Here’s What the Secret Service Has to Say for Itself About White House Security

A Secret Service police officer stands outside the White House on Sept. 22. A Secret Service police officer stands outside the White House on Sept. 22. Evan Vucci/AP

When Julia Pierson took over at the Secret Service last spring, things were going to change.

The agents of the elite agency tasked with protecting the president of the United States would no longer drunkenly argue with prostitutes in hotel rooms during international summits. The Secret Service's male-dominated culture would be reimagined, and its lax approach to security flaws would be tightened.

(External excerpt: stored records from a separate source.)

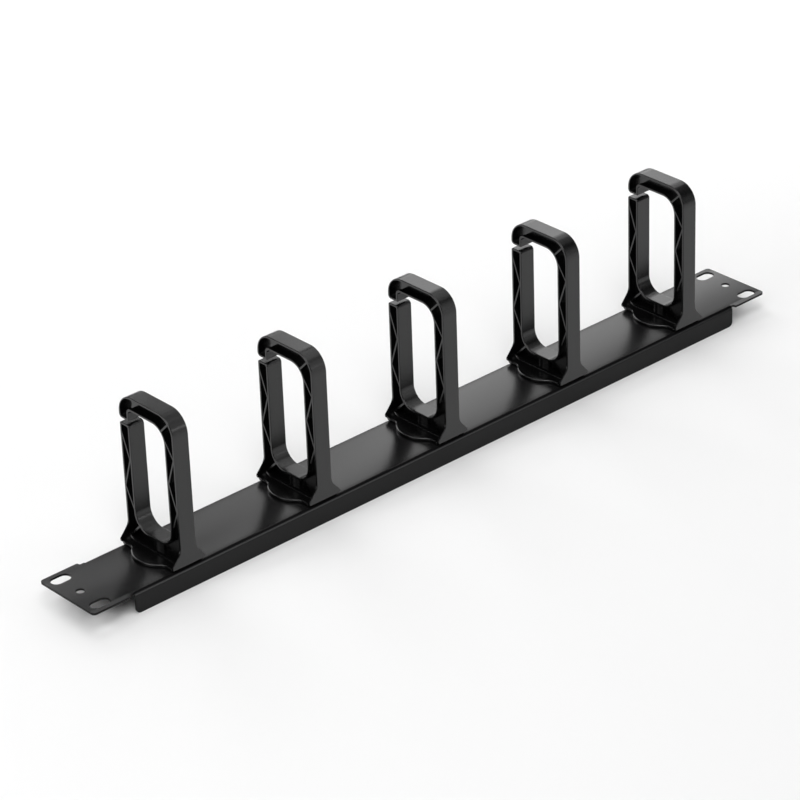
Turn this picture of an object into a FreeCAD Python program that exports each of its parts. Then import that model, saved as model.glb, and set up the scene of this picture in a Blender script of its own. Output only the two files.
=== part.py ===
import FreeCAD, Part
import os, math
import Sketcher
from FreeCAD import Vector, Placement, Rotation

# Horizontal cable manager, one rack unit high: a folded steel panel that bolts
# to the rails of a 19 inch rack, and five moulded cable rings on its face.
# Millimetres.  X runs along the panel, Z out of its face, the panel rests on
# the edges of its two flanges at Z = 0 and the centre of the panel is X = Y = 0.
# The split gates of the rings are on the +Y side.

os.makedirs("parts", exist_ok=True)
doc = FreeCAD.newDocument("cable_manager")

# ---------------------------------------------------------------- dimensions
sheet = doc.addObject("Spreadsheet::Sheet", "dims")
DIMS = [
    # panel
    ("panel_length", 482.6, "overall length, the 19 inch rack width"),
    ("panel_width", 43.94, "width over the ears, one rack unit less its clearance"),
    ("sheet_gauge", 1.2, "steel sheet"),
    ("channel_width", 42.6, "over the outer faces of the two flanges"),
    ("channel_left", 214.6, "centre line to the left ends of the flanges"),
    ("channel_right", 215.7, "centre line to the right ends of the flanges"),
    ("channel_depth", 12.2, "face of the panel to the flange edges"),
    ("bend_outer", 2.6, "outer radius of the fold"),
    ("flange_corner", 2.6, "rounded corners of the flanges"),
    ("ear_corner", 2.2, "rounded corners of the ears"),
    ("ear_start", 217.5, "centre line to the inner end of each ear's edge"),
    ("relief_floor", 20.1, "inner end of the bend reliefs from the centre line"),
    ("relief_lip", 0.9, "radius where the relief leaves the ear's edge"),
    ("slot_pitch_long", 465.1, "rack slots, centre to centre along the panel"),
    ("slot_pitch_across", 31.75, "rack slots, centre to centre across the panel"),
    ("slot_length", 11.6, "rack slot, overall"),
    ("slot_width", 7.0, "rack slot"),
    ("ear_hole", 4.8, "middle hole of each ear"),
    # rings
    ("ring_pitch", 90.0, "between two rings"),
    ("ring_depth", 9.6, "width of a ring's band, along the panel"),
    ("ring_half", 21.4, "centre line to the outer face of a leg"),
    ("ring_top", 85.6, "panel face to the top of the ring"),
    ("mouth_half", 13.9, "centre line to the inner face of a leg"),
    ("mouth_low", 10.3, "panel face to the floor of the opening"),
    ("mouth_high", 77.6, "panel face to the roof of the opening"),
    ("mouth_round", 8.9, "corner radius of the opening"),
    ("crook_round", 2.5, "inner corner beside the hook's nose"),
    ("top_round", 11.3, "outer corner above the closed leg"),
    ("hook_round", 10.8, "outer corner above the hook's nose"),
    ("nose_low", 71.3, "lower end of the hook's nose"),
    ("nose_round", 2.3, "outer corner of the nose"),
    ("nose_heel", 0.6, "inner corner of the nose"),
    ("gate_leg_top", 68.8, "top of the leg below the gate"),
    ("gate_leg_outer", 1.0, "outer corner of that leg's top"),
    ("gate_leg_inner", 2.0, "inner corner of that leg's top"),
    ("wall_outer", 1.2, "outer wall of the band"),
    ("wall_inner", 1.15, "inner wall of the band"),
    ("web_gauge", 1.6, "web in the middle of the band"),
    ("rib_half", 0.5, "half the thickness of a stiffening rib"),
    ("sole_top", 3.5, "top of the lowest wall of the band"),
    # solid gusset that hangs from the top wall between the recess and the hook
    ("gusset_high", 4.3, "where the gusset's sloping side leaves the top wall"),
    ("gusset_tip", 10.7, "lower tip of the gusset, from the centre line"),
    ("gusset_low", 79.95, "lower tip of the gusset, from the panel face"),
    ("gusset_side", 9.3, "where the gusset's steep side meets the top wall"),
    # foot
    ("plate_gauge", 1.9, "foot plate"),
    ("plate_half_long", 19.25, "foot plate, half its length across the panel"),
    ("plate_half_wide", 9.8, "foot plate, half its width along the panel"),
    ("disc_radius", 16.1, "round middle of the foot plate"),
    ("plate_hollow", 4.0, "hollow corners where the disc meets the strip"),
    ("plate_edge", 0.6, "rounding of the foot plate's upper edge"),
    ("plate_bevel", 0.5, "bevel of the foot plate's lower edge"),
    ("flare_half_wide", 10.5, "flared end of a leg, half its width"),
    ("flare_start", 9.9, "height where a leg starts to flare"),
    ("flare_end", 3.3, "height where the flare reaches its full width"),
    ("flare_hollow", 7.0, "hollow where the flare leaves the leg"),
    ("flare_shoulder", 0.9, "rounding where the flare ends"),
    ("ramp_round", 4.0, "hollow between the flared leg and the foot plate"),
    ("ramp_half_wide", 8.0, "half the width of that hollow's bed"),
    ("root_round", 0.4, "hollow between the band and the foot plate"),
    ("edge_round", 0.35, "rounding of the edges of the band and of the opening"),
    # fixing
    ("boss_across", 8.8, "screw boss"),
    ("screw_across", 4.8, "thread diameter of the screw"),
    ("screw_bore_depth", 9.2, "blind bore for the screw"),
    ("screw_reach", 9.6, "screw, below its head"),
    ("head_across", 9.4, "screw head"),
    ("head_tall", 3.0, "screw head"),
    ("drive_long", 4.6, "cross recess, tip to tip"),
    ("drive_wide", 1.1, "cross recess, one blade"),
    ("drive_deep", 1.7, "cross recess"),
    ("screw_clear", 5.4, "panel hole for the screw"),
    ("peg_across", 4.0, "locating peg"),
    ("peg_reach", 1.9, "locating peg below the foot plate"),
    ("peg_offset", 13.0, "locating peg from the ring's centre"),
    ("peg_clear", 4.3, "panel hole for a peg"),
]
for row, (alias, value, note) in enumerate(DIMS, start=1):
    sheet.set("A%d" % row, alias)
    sheet.set("B%d" % row, repr(value))
    sheet.set("C%d" % row, note)
    sheet.setAlias("B%d" % row, alias)
doc.recompute()


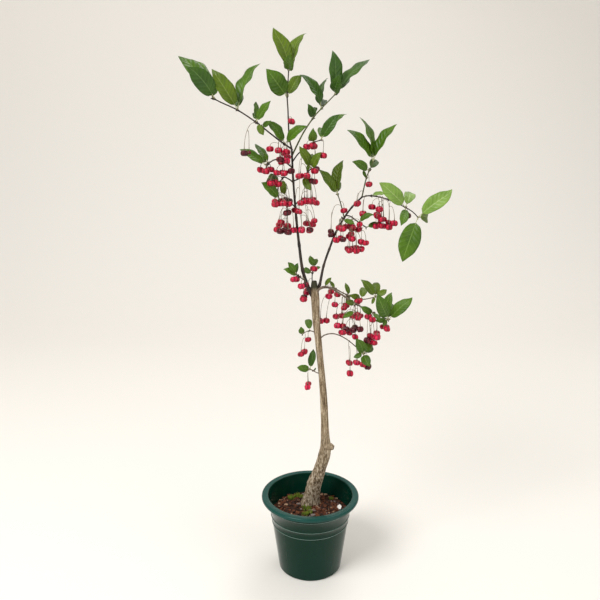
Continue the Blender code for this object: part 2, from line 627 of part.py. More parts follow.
def pot(finish):
    """The pot with its rolled lip, three raised rings and a flat underside."""
    edge = 0.0015
    lip_foot = POT_HEIGHT - LIP_DEPTH
    under_lip = POT_HEIGHT - LIP_THICKNESS
    outline = [(0, 0), (POT_FOOT_RADIUS - edge, 0), (wall_radius(edge), edge)]
    outline += ring_outline(LOW_RING_HEIGHT)
    outline.append((POT_BAND_RADIUS, POT_BAND_HEIGHT))
    for height in RING_HEIGHTS:
        outline += ring_outline(height)
    outline += [
        (wall_radius(under_lip), under_lip),
        (POT_RADIUS - LIP_THICKNESS, under_lip - edge),
        (POT_RADIUS - LIP_THICKNESS, lip_foot),
        (POT_RADIUS - edge / 2, lip_foot),
        (POT_RADIUS, lip_foot + edge),
        (POT_RADIUS, POT_HEIGHT - 1.5 * edge),
        (POT_RADIUS - 1.5 * edge, POT_HEIGHT),
        (POT_MOUTH_RADIUS + edge, POT_HEIGHT - edge / 4),
        (POT_MOUTH_RADIUS, POT_HEIGHT - edge),
        (wall_radius(POT_BAND_HEIGHT) - POT_WALL, POT_BAND_HEIGHT),
        (wall_radius(POT_FLOOR) - POT_WALL, POT_FLOOR), (0, POT_FLOOR)]
    return turned("pot", outline, finish)


def ring_outline(height):
    """The outline of a fine raised ring round the pot's wall."""
    low = height - 2 * RING_RISE
    high = height + 2 * RING_RISE
    return [(wall_radius(low), low), (wall_radius(height) + RING_RISE, height), (wall_radius(high), high)]


def soil(finish):
    """The potting mix, flat under the trunk and a little lower at the wall."""
    inside = POT_WALL + GAP
    brim = SOIL_HEIGHT - SOIL_DISH
    low = POT_FLOOR + GAP
    outline = [(0, low), (wall_radius(low) - inside, low),
               (wall_radius(POT_BAND_HEIGHT) - inside, POT_BAND_HEIGHT),
               (wall_radius(brim) - inside, brim),
               (SOIL_FLAT_RADIUS, SOIL_HEIGHT), (0, SOIL_HEIGHT)]
    return turned("soil", outline, finish)


def flare(place, angle):
    """The share by which the trunk's foot spreads into roots, fading upwards."""
    fade = math.exp(-(place.z - SOIL_HEIGHT) / FLARE_HEIGHT)
    return 1 + FLARE_SHARE * fade * math.cos(FLARE_LOBES * (angle - FLARE_TURN))


def limb_solids():
    """Each limb's solids by its name, with the collars of what grows on it."""
    solids = {"trunk": [tube(*limb_path(TRUNK, 1), TRUNK_SIDES, flare),
                        tube(*limb_path(TRUNK_KNOB, 1), BOUGH_SIDES)]}
    foot = solids["trunk"][0][0]
    for corner in range(TRUNK_SIDES):
        foot[corner].z = SOIL_HEIGHT + GAP
    for name, (parent, collar, points) in BOUGHS.items():
        near, far = split_path(*limb_path(points, BOUGH_STEPS), collar * MM)
        solids[parent].append(tube(*near, BOUGH_SIDES))
        solids[name] = [tube(*far, BOUGH_SIDES)]
    for name, mass in MASSES.items():
        near, far = split_path(*stem_path(mass), mass["collar"] * MM)
        solids[mass["limb"]].append(tube(*near, STEM_SIDES))
        solids[name] = [tube(*far, STEM_SIDES)]
    return solids


def stem_path(mass):
    """A mass's stem with its radius falling from the first way point to the last."""
    points = mass["stem"]
    thick, thin = mass["radii"]
    last = len(points) - 1
    tapered = [(*point, thick + (thin - thick) * number / last) for number, point in enumerate(points)]
    return limb_path(tapered, STEM_STEPS)


def build():
    """Makes every part of the plant and its pot."""
    for old in list(bpy.data.objects):
        bpy.data.objects.remove(old)
    green = material("pot_green", (0.008, 0.045, 0.030), 0.22)
    earth = material("potting_mix", (0.075, 0.030, 0.018), 0.95)
    bark = material("bark", (0.25, 0.19, 0.13), 0.85)
    young_bark = material("young_bark", (0.045, 0.030, 0.022), 0.6)
    growth = material("leaf_and_fruit", (0.10, 0.20, 0.03), 0.4)
    pot(green)
    soil(earth)
    solids = limb_solids()
    placed = [Piece(name, *solid) for name, shapes in solids.items() for solid in shapes]
    for name, mass in MASSES.items():
        for leaf in mass["leaves"]:
            piece = placed_leaf(name, mass["stem"], leaf, placed)
            if piece:
                placed.append(piece)
                solids[name].append((piece.vertices, piece.faces))
    rng = random.Random(SEED)
    for name, mass in MASSES.items():
        for cyme in mass.get("cymes", ()):
            for piece in cyme_pieces(name, mass["stem"], cyme, rng, placed, STALK_STEPS):
                placed.append(piece)
                solids[name].append((piece.vertices, piece.faces))
    for name, shapes in solids.items():
        if name == "trunk":
            finish = bark
        elif name in BOUGHS:
            finish = young_bark
        else:
            finish = growth
        joined(name, shapes, finish)


def placed_leaf(node, stem, leaf, placed):
    """A leaf in its first free turn, or none."""
    station, heading, lean, length, face = leaf[:5]
    slenderness = leaf[5] if len(leaf) > 5 else LEAF_SLENDERNESS
    foot = Vector(spline(stem, station)[:3]) * MM
    for turn, tilt in LEAF_TURNS:
        piece = leaf_piece(node, foot, heading + turn, lean + tilt, length * MM, face, slenderness)
        if piece.is_free(placed):
            return piece
    return None


build()
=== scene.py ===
"""A potted spindle tree in fruit, dressed in bark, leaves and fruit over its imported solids.

Lengths in the tables are millimetres in the row's frame, all others are metres. The tables of limbs
and foliage are those of the solids, apart from the trunk's knob, which is thicker here. What grows
from them is finer than the solids, within about the same reach.
"""
import math
import random

import bpy
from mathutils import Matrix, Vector, noise
from mathutils.bvhtree import BVHTree


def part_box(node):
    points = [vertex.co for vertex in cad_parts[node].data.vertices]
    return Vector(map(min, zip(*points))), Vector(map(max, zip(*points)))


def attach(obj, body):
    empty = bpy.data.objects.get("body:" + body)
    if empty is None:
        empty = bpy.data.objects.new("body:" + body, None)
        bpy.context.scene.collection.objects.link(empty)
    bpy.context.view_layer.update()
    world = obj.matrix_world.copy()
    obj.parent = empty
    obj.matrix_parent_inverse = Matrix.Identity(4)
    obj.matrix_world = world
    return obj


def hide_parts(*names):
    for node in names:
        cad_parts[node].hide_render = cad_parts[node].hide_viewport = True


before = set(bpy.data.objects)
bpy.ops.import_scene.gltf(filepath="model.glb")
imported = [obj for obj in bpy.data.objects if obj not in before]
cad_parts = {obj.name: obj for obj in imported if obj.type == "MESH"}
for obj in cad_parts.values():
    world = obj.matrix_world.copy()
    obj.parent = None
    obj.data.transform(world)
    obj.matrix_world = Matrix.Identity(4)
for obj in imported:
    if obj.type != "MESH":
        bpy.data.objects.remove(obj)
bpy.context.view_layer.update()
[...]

But more than a year after Pierson, who's worked for the Secret Service for three decades, took over, the agency is in deeper trouble than ever. Less than two weeks ago, a man armed with a small knife hopped over the White House fence, burst through the executive mansion, and sprinted into the East Room—and Pierson's officers failed to stop him until right then.

At an emergency hearing of the House Oversight and Government Reform Committee on Tuesday, Pierson admitted the security breach wasn't handled the way it should have been.

"It's clear our security plan was not properly executed," she told the committee. "This is unacceptable, and I take full responsibility and make sure it does not happen again."

The Secret Service is reviewing its security protocols, she said, "to ensure it will not happen again."

After the incident, the Secret Service said that the man, Omar Gonzalez, a 42-year-old Iraq war veteran from Texas, was apprehended by officers immediately after opening the north portico doors, which were unlocked. But The Washington Post, citing anonymous officials familiar with the incident, reported on Monday that Gonzalez made it much farther inside. On Tuesday, Pierson described what happened inside those doors:

As Mr. Gonzalez entered the door, he knocked back the officer that was standing at the doorway. the officer then engaged Mr. Gonzalez. They crossed the east entrance hall to the other. Made the left turn down the cross hall. They stepped momentarily into the East Room. Another officer rendered aid and he was placed on the ground, on the carpet and handcuffed on the cross hall just outside of the green room.

The incident has rattled people across the country. It's also found common ground in both parties. "This, ladies and gentlemen, is not a Democratic issue. This is not a Republican issue," said Rep. Elijah Cummings, D-Md., the ranking member of the committee. "This is an American issue."

President Obama was "obviously concerned" about what happened, but said he has full confidence in the Secret Service.

"The White House is supposed to be one of America's most secure facilities, and in fact, one of the world's most secure facilities," committee Chairman Darrell Issa said at the start of hearing. "So how on earth did it happen?"